I am not claiming that $20 billion is the floor to TI’s 2026 revenue, just that if history is any guide, getting to that level is definitely doable. According to management, they “just need this (the recovery) to proliferate into industrial and automotive.” I’ll talk more in detail about the revenue and free cash flow expectations in the valuation section.
Another thing that stood out to me from the Capital Management Update was the diversity of the industrial business. The top 100 industrial customers make up around 30% of revenue. Management mentioned a customer that currently purchases 5,000 (!) SKUs from the company:
TI continues to expect strong growth in industrial as factory lines increasingly automate (this is also good for Atlas Copco’s industrial technique business) and grow their semiconductor content per application. Management believes the trend is underway but that there’s a lag right now between the trend and end demand. The reason is that the inventory of older systems at their customers has yet to be depleted before there’s inventory growth of new systems (which carry more semiconductor content):
The new systems are already completed in our customers’ benches.
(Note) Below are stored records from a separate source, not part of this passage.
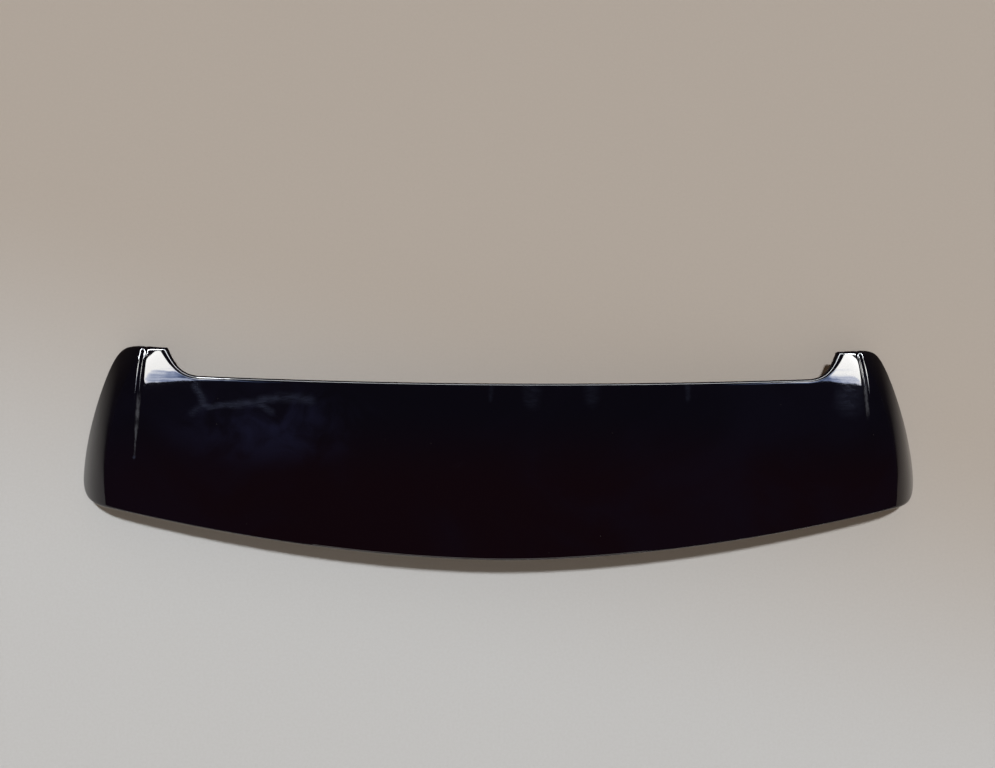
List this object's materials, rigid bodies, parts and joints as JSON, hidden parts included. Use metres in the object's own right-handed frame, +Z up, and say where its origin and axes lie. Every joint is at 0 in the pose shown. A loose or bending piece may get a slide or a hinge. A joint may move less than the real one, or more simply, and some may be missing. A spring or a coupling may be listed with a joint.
{
  "type": "rear roof spoiler",
  "caption": "Gloss black rear roof spoiler for an estate car's tailgate, with wrapped side walls, forward corner horns and studs underneath.",
  "frame": {"origin": "centre of the part's box in plan, on the plane that the feet of the side walls stand on", "axes": "+X across the car to the right, +Y forward towards the horns, +Z up"},
  "size_m": [1.222, 0.313, 0.114],
  "materials": {
    "gloss_black": "black base coat under a polished clear coat",
    "grained_black": "fine moulded grain, satin",
    "foam": "closed-cell foam, matt",
    "zinc_steel": "bright zinc plate",
    "nylon": "natural moulded nylon"
  },
  "bodies": {
    "root": {"outer_skin": "gloss_black", "inner_panel": "grained_black", "front_seal": "foam", "side_seal_left": "foam", "side_seal_right": "foam", "horn_pad_left": "foam", "horn_pad_right": "foam", "retaining_clip_left": "nylon", "retaining_clip_right": "nylon", "stud_1": "zinc_steel", "stud_2": "zinc_steel", "stud_3": "zinc_steel", "stud_4": "zinc_steel", "stud_5": "zinc_steel", "stud_6": "zinc_steel", "stud_washer_1": "foam", "stud_washer_2": "foam", "stud_washer_3": "foam", "stud_washer_4": "foam", "stud_washer_5": "foam", "stud_washer_6": "foam"}
  },
  "joints": []
}
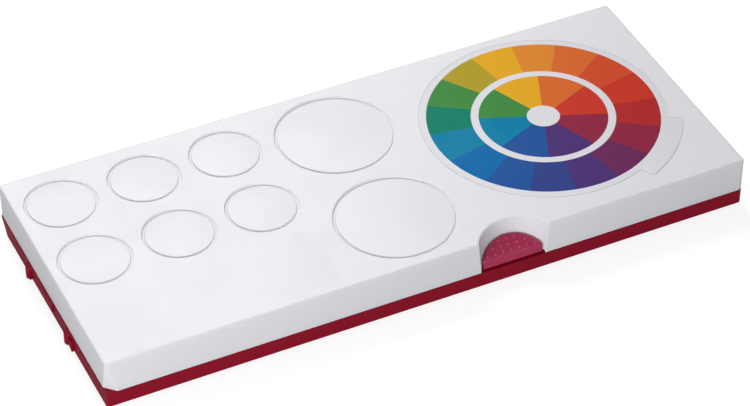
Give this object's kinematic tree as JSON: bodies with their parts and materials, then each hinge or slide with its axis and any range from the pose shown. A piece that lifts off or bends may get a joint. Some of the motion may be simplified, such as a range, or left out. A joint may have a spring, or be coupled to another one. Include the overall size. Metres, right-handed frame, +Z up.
{
  "type": "paint box",
  "caption": "Flat school paint box: crimson tray, white hinged lid with mixing wells, colour guide, sprung thumb button, paint pans and a tube of white.",
  "frame": {"origin": "centre of the tray's underside, on the surface that the box stands on", "axes": "+X along the length towards the colour guide, +Y from the thumb button towards the hinges, +Z up"},
  "size_m": [0.3481, 0.1481, 0.0282],
  "materials": {
    "crimson_shell": "crimson moulded plastic, fine satin skin",
    "white_shell": "cool white moulded plastic, fine satin skin",
    "label_film": "white printed film with hue sectors",
    "crimson_button": "crimson moulded plastic with grip pips",
    "pin_steel": "bright drawn pin",
    "spring_steel": "spring wire",
    "pan_plastic": "white moulded plastic",
    "paint_lemon_yellow": "dry pressed opaque watercolour",
    "paint_golden_yellow": "dry pressed opaque watercolour",
    "paint_orange": "dry pressed opaque watercolour",
    "paint_vermilion": "dry pressed opaque watercolour",
    "paint_carmine": "dry pressed opaque watercolour",
    "paint_violet": "dry pressed opaque watercolour",
    "paint_ultramarine": "dry pressed opaque watercolour",
    "paint_cyan_blue": "dry pressed opaque watercolour",
    "paint_blue_green": "dry pressed opaque watercolour",
    "paint_yellow_green": "dry pressed opaque watercolour",
    "paint_burnt_sienna": "dry pressed opaque watercolour",
    "paint_black": "dry pressed opaque watercolour",
    "tube_laminate": "white laminate squeeze tube",
    "cap_plastic": "white fluted screw cap"
  },
  "bodies": {
    "tray": {"base_tray": "crimson_shell", "button_pin": "pin_steel", "button_spring": "spring_steel", "white_paint_tube": "tube_laminate", "pan_lemon_yellow": "pan_plastic", "pan_golden_yellow": "pan_plastic", "pan_orange": "pan_plastic", "pan_vermilion": "pan_plastic", "pan_carmine": "pan_plastic", "pan_violet": "pan_plastic", "pan_ultramarine": "pan_plastic", "pan_cyan_blue": "pan_plastic", "pan_blue_green": "pan_plastic", "pan_yellow_green": "pan_plastic", "pan_burnt_sienna": "pan_plastic", "pan_black": "pan_plastic", "cake_lemon_yellow": "paint_lemon_yellow", "cake_golden_yellow": "paint_golden_yellow", "cake_orange": "paint_orange", "cake_vermilion": "paint_vermilion", "cake_carmine": "paint_carmine", "cake_violet": "paint_violet", "cake_ultramarine": "paint_ultramarine", "cake_cyan_blue": "paint_cyan_blue", "cake_blue_green": "paint_blue_green", "cake_yellow_green": "paint_yellow_green", "cake_burnt_sienna": "paint_burnt_sienna", "cake_black": "paint_black"},
    "lid": {"lid": "white_shell", "colour_guide_label": "label_film"},
    "button": {"release_button": "crimson_button"},
    "cap": {"tube_cap": "cap_plastic"}
  },
  "joints": [
    {"name": "lid_hinge", "type": "hinge", "parent": "tray", "child": "lid", "pos_m": [0, 0.073, 0.006], "axis": [-1, 0, 0], "range_deg": [0, 100]},
    {"name": "button_press", "type": "hinge", "parent": "tray", "child": "button", "pos_m": [0.0425, -0.056, 0.0056], "axis": [1, 0, 0], "range_deg": [0, 4], "stiffness_Nm_per_rad": 0.2, "springref_deg": -2.86, "deforming": ["button_spring"]},
    {"name": "cap_turn", "type": "hinge", "parent": "tray", "child": "cap", "pos_m": [0.1474, 0.0515, 0.0127], "axis": [1, 0, 0], "continuous": true}
  ]
}
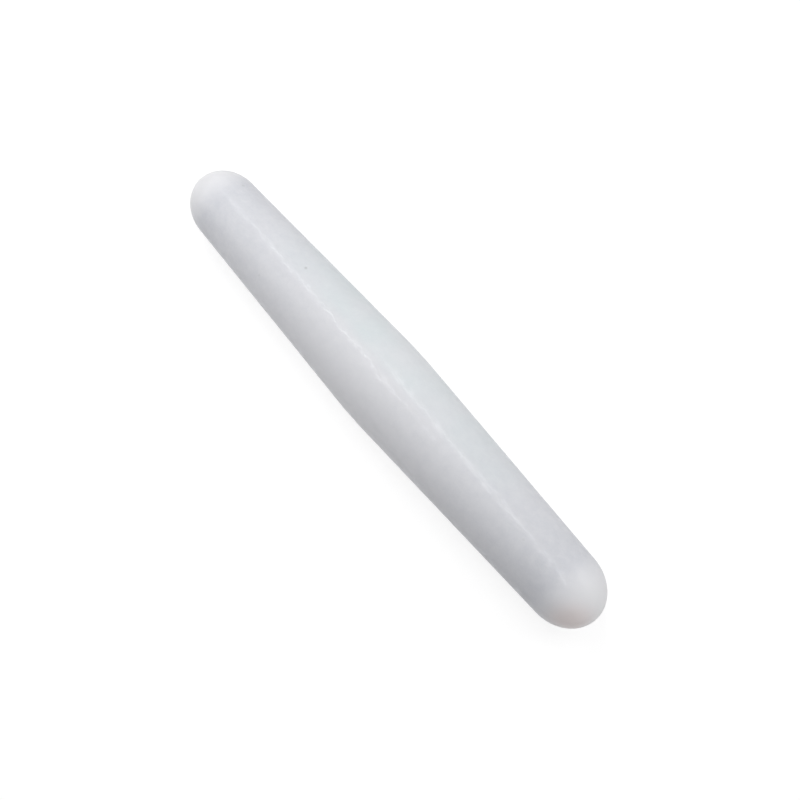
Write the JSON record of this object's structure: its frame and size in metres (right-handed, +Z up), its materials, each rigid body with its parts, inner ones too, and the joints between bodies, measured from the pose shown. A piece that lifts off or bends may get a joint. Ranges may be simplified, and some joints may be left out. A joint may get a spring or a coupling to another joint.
{
  "type": "magnetic stir bar",
  "caption": "Double tapered PTFE stir bar with a sealed rod magnet, for stirring liquid in a lab vessel on a magnetic stirrer.",
  "frame": {"origin": "lowest point of the belly, halfway along the bar, where it touches the vessel's floor", "axes": "+X along the bar's axis, +Z up"},
  "size_m": [0.06, 0.009, 0.009],
  "materials": {
    "ptfe": "white PTFE, satin from moulding, slightly waxy and a little translucent",
    "magnet": "ground cast AlNiCo, dull grey metal, sealed inside the jacket"
  },
  "bodies": {
    "root": {"ptfe_jacket": "ptfe", "bar_magnet": "magnet"}
  },
  "joints": []
}
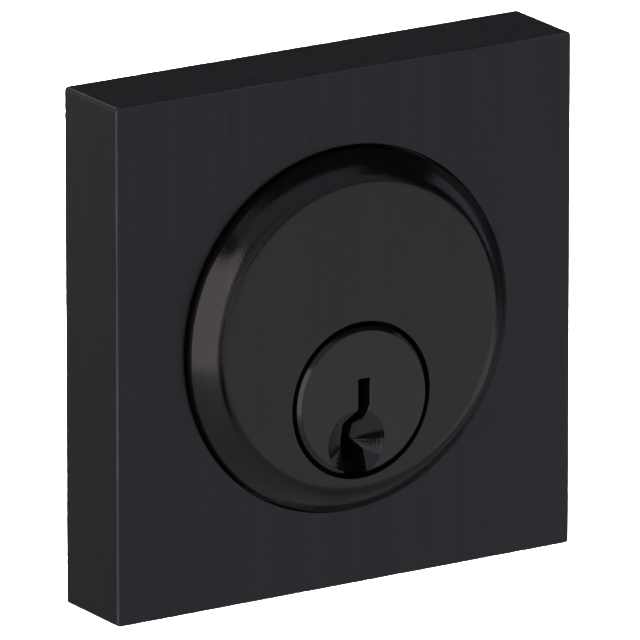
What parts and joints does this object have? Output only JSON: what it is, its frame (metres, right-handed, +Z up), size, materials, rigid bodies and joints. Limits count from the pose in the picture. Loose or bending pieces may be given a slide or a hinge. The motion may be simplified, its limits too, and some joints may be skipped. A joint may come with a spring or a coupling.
{
  "type": "deadbolt lock cylinder with square rose",
  "caption": "Keyed outside half of a deadbolt: square rose, round cylinder head and turning plug, with sprung pins and a flat tailpiece behind.",
  "frame": {"origin": "middle of the square rose, on the door's outside surface", "axes": "+Y into the door along the cylinder, +Z up, +X to the right seen from outside"},
  "size_m": [0.0508, 0.0483, 0.0508],
  "materials": {
    "black_finish": "satin black, finely brushed",
    "brass": "turned",
    "steel": "bright",
    "spring_steel": "drawn wire and strip",
    "zinc": "die-cast zinc"
  },
  "bodies": {
    "cylinder": {"rose": "black_finish", "locating_pin": "steel", "retaining_ring": "spring_steel", "centring_ring": "zinc", "cylinder_shell": "black_finish", "pin_spring_1": "spring_steel", "pin_spring_2": "spring_steel", "pin_spring_3": "spring_steel", "pin_spring_4": "spring_steel", "pin_spring_5": "spring_steel", "chamber_plug_1": "brass", "chamber_plug_2": "brass", "chamber_plug_3": "brass", "chamber_plug_4": "brass", "chamber_plug_5": "brass"},
    "plug_barrel": {"plug": "black_finish", "guard_pins": "steel", "plug_cap": "brass", "cap_pin_spring": "spring_steel"},
    "tail": {"tailpiece": "steel"},
    "cap_lock": {"cap_pin": "steel"},
    "key_pin_1": {"key_pin_1": "brass"},
    "driver_1": {"driver_pin_1": "steel"},
    "key_pin_2": {"key_pin_2": "brass"},
    "driver_2": {"driver_pin_2": "steel"},
    "key_pin_3": {"key_pin_3": "brass"},
    "driver_3": {"driver_pin_3": "steel"},
    "key_pin_4": {"key_pin_4": "brass"},
    "driver_4": {"driver_pin_4": "steel"},
    "key_pin_5": {"key_pin_5": "brass"},
    "driver_5": {"driver_pin_5": "steel"}
  },
  "joints": [
    {"name": "plug_turn", "type": "hinge", "parent": "cylinder", "child": "plug_barrel", "pos_m": [0, 0, -0.00633], "axis": [0, 1, 0], "range_deg": [-90, 90]},
    {"name": "tail_lost_motion", "type": "hinge", "parent": "plug_barrel", "child": "tail", "pos_m": [0, 0, -0.00633], "axis": [0, 1, 0], "range_deg": [0, 90]},
    {"name": "cap_pin_press", "type": "slide", "parent": "plug_barrel", "child": "cap_lock", "axis": [0, -1, 0], "range_m": [0, 0.0008], "stiffness_N_per_m": 300, "springref_m": -0.0012, "deforming": ["cap_pin_spring"]},
    {"name": "driver_lift_1", "type": "slide", "parent": "cylinder", "child": "driver_1", "axis": [0, 0, 1], "range_m": [0, 0.002], "stiffness_N_per_m": 150, "springref_m": -0.002, "deforming": ["pin_spring_1"]},
    {"name": "driver_lift_2", "type": "slide", "parent": "cylinder", "child": "driver_2", "axis": [0, 0, 1], "range_m": [0, 0.002], "stiffness_N_per_m": 150, "springref_m": -0.002, "deforming": ["pin_spring_2"]},
    {"name": "driver_lift_3", "type": "slide", "parent": "cylinder", "child": "driver_3", "axis": [0, 0, 1], "range_m": [0, 0.002], "stiffness_N_per_m": 150, "springref_m": -0.002, "deforming": ["pin_spring_3"]},
    {"name": "driver_lift_4", "type": "slide", "parent": "cylinder", "child": "driver_4", "axis": [0, 0, 1], "range_m": [0, 0.002], "stiffness_N_per_m": 150, "springref_m": -0.002, "deforming": ["pin_spring_4"]},
    {"name": "driver_lift_5", "type": "slide", "parent": "cylinder", "child": "driver_5", "axis": [0, 0, 1], "range_m": [0, 0.002], "stiffness_N_per_m": 150, "springref_m": -0.002, "deforming": ["pin_spring_5"]},
    {"name": "key_pin_fall_1", "type": "slide", "parent": "plug_barrel", "child": "key_pin_1", "axis": [0, 0, 1], "range_m": [-0.0021, 0]},
    {"name": "key_pin_fall_2", "type": "slide", "parent": "plug_barrel", "child": "key_pin_2", "axis": [0, 0, 1], "range_m": [-0.0012, 0]},
    {"name": "key_pin_fall_3", "type": "slide", "parent": "plug_barrel", "child": "key_pin_3", "axis": [0, 0, 1], "range_m": [-0.00255, 0]},
    {"name": "key_pin_fall_4", "type": "slide", "parent": "plug_barrel", "child": "key_pin_4", "axis": [0, 0, 1], "range_m": [-0.0015, 0]},
    {"name": "key_pin_fall_5", "type": "slide", "parent": "plug_barrel", "child": "key_pin_5", "axis": [0, 0, 1], "range_m": [-0.00225, 0]}
  ]
}
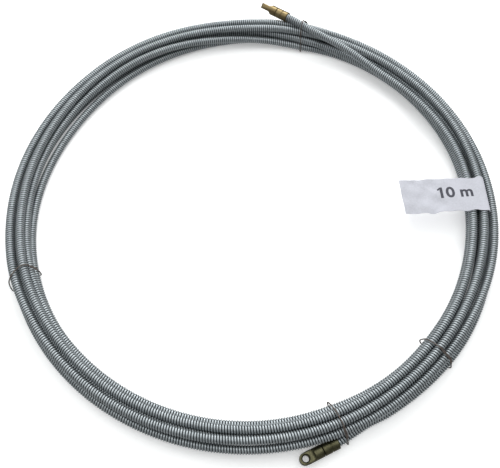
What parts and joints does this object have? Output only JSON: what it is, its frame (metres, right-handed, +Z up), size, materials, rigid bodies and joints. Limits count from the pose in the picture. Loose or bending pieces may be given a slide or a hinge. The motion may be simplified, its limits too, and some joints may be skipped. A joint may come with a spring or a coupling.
{
  "type": "cable draw-in spring",
  "caption": "Round coil of close-wound steel draw-in spring with a brass pulling eye on each end, wire ties round the turns and a paper length flag.",
  "frame": {"origin": "under the middle of the whole object, on the surface that the coil lies on", "axes": "+Z up, along the coil's axis; -Y towards the side with the tail eye, +X towards the side with the length flag"},
  "size_m": [0.454, 0.4782, 0.0326],
  "materials": {
    "zinc_spring_steel": "bright zinc-plated spring wire with a faint blue-green cast",
    "brass": "turned and milled, slightly tarnished",
    "plain_steel": "turned",
    "tie_wire": "dull brown-grey annealed wire",
    "paper": "matt white paper"
  },
  "bodies": {
    "coil": {"spring_coil": "zinc_spring_steel", "spring_lead_end": "zinc_spring_steel", "spring_tail_end": "zinc_spring_steel", "lead_ferrule": "brass", "lead_core_plug": "plain_steel", "tail_ferrule": "brass", "tail_core_plug": "plain_steel", "wire_tie_1": "tie_wire", "wire_tie_2": "tie_wire", "wire_tie_3": "tie_wire", "wire_tie_4": "tie_wire"},
    "lead_eye": {"lead_eye_head": "brass", "lead_stud": "plain_steel"},
    "tail_eye": {"tail_eye_head": "brass", "tail_stud": "plain_steel"},
    "flag": {"length_flag": "paper"}
  },
  "joints": [
    {"name": "lead_eye_turn", "type": "hinge", "parent": "coil", "child": "lead_eye", "pos_m": [0.02832, 0.22432, 0.02573], "axis": [-0.8048, 0.5912, -0.0523], "continuous": true},
    {"name": "tail_eye_turn", "type": "hinge", "parent": "coil", "child": "tail_eye", "pos_m": [0.0563, -0.22743, 0.006], "axis": [-0.9018, -0.4321, 0], "continuous": true},
    {"name": "flag_lift", "type": "hinge", "parent": "coil", "child": "flag", "pos_m": [0.217, -0.00606, 0.02255], "axis": [-0.0244, 0.9997, 0], "range_deg": [0, 150]}
  ]
}
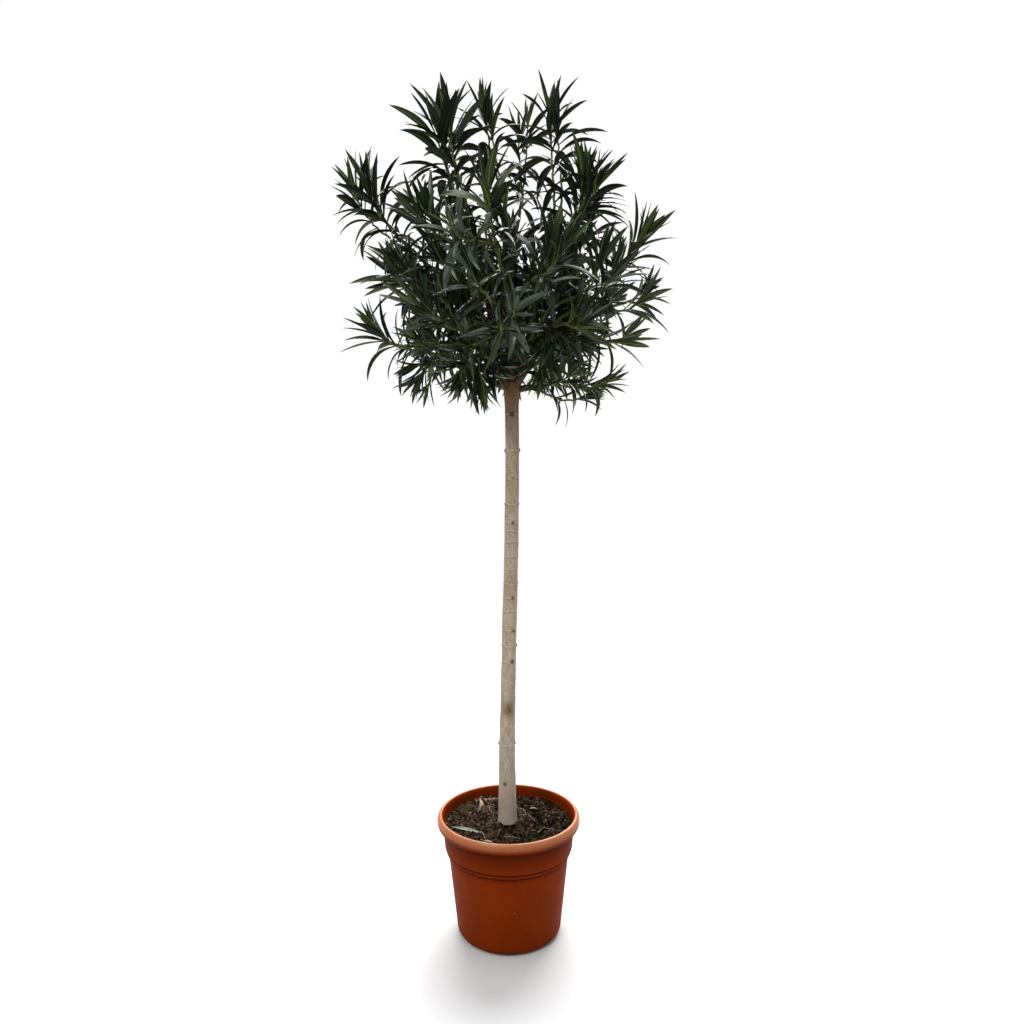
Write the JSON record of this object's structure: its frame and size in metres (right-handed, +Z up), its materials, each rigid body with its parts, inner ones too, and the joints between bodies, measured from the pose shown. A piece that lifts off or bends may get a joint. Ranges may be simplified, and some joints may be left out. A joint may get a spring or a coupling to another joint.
{
  "type": "potted oleander",
  "caption": "Oleander grown as a standard in a tapered moulded pot: one bare, slightly leaning trunk under a loose round crown of narrow evergreen leaves.",
  "frame": {"origin": "centre of the pot's flat underside, the face it stands on", "axes": "+Z up the trunk to the top of the crown; +X to the right as seen from the front, the way the trunk leans; +Y away from the viewer, to the back of the plant"},
  "size_m": [0.6652, 0.5804, 1.7759],
  "materials": {
    "pot_plastic": "satin",
    "potting_soil": "matte",
    "trunk_bark": "matte",
    "bough_bark": "matte",
    "foliage": "satin"
  },
  "bodies": {
    "root": {"pot": "pot_plastic", "soil": "potting_soil", "trunk": "trunk_bark", "bough_low_left": "bough_bark", "bough_low_right": "bough_bark", "bough_front_left": "bough_bark", "bough_front": "bough_bark", "bough_front_right": "bough_bark", "bough_back_right": "bough_bark", "bough_back": "bough_bark", "bough_back_left": "bough_bark", "bough_left": "bough_bark", "bough_high_left": "bough_bark", "bough_right": "bough_bark", "bough_high_right": "bough_bark", "bough_centre": "bough_bark", "foliage_top_left": "foliage", "foliage_left_mid": "foliage", "foliage_top_centre_left": "foliage", "foliage_top_centre_back": "foliage", "foliage_top_right": "foliage", "foliage_right_upper": "foliage", "foliage_far_right": "foliage", "foliage_right_low": "foliage", "foliage_right_mid": "foliage", "foliage_lower_right": "foliage", "foliage_front_low_right": "foliage", "foliage_bottom_right": "foliage", "foliage_far_left_upper": "foliage", "foliage_left_spray": "foliage", "foliage_far_left_back": "foliage", "foliage_lower_left": "foliage", "foliage_skirt_left": "foliage", "foliage_skirt_front_left": "foliage", "foliage_skirt_trunk_left": "foliage", "foliage_skirt_trunk_right": "foliage", "foliage_front_left_side": "foliage", "foliage_front_centre": "foliage", "foliage_front_low": "foliage", "foliage_front_right_side": "foliage", "foliage_back_upper_left": "foliage", "foliage_back_left_side": "foliage", "foliage_back_low_left": "foliage", "foliage_back_middle": "foliage", "foliage_back_skirt": "foliage", "foliage_back_upper": "foliage", "foliage_back_skirt_right": "foliage", "foliage_back_upper_right": "foliage", "foliage_back_right_side": "foliage", "foliage_back_low_right": "foliage"}
  },
  "joints": []
}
They are getting through qualification, and once the inventory of the older systems gets depleted, that new system will go into production together with probably building some inventory once you depleted everything you had before.
Another highlight from the call was TI’s in-sourcing:
In 2024, about 80% of our revenue was transacted directly, compared to about a third of our business in 2019.
This is a significant improvement that brings significant advantages to TI, primarily the ability to be close to customers and understand their needs, and an improved customer experience.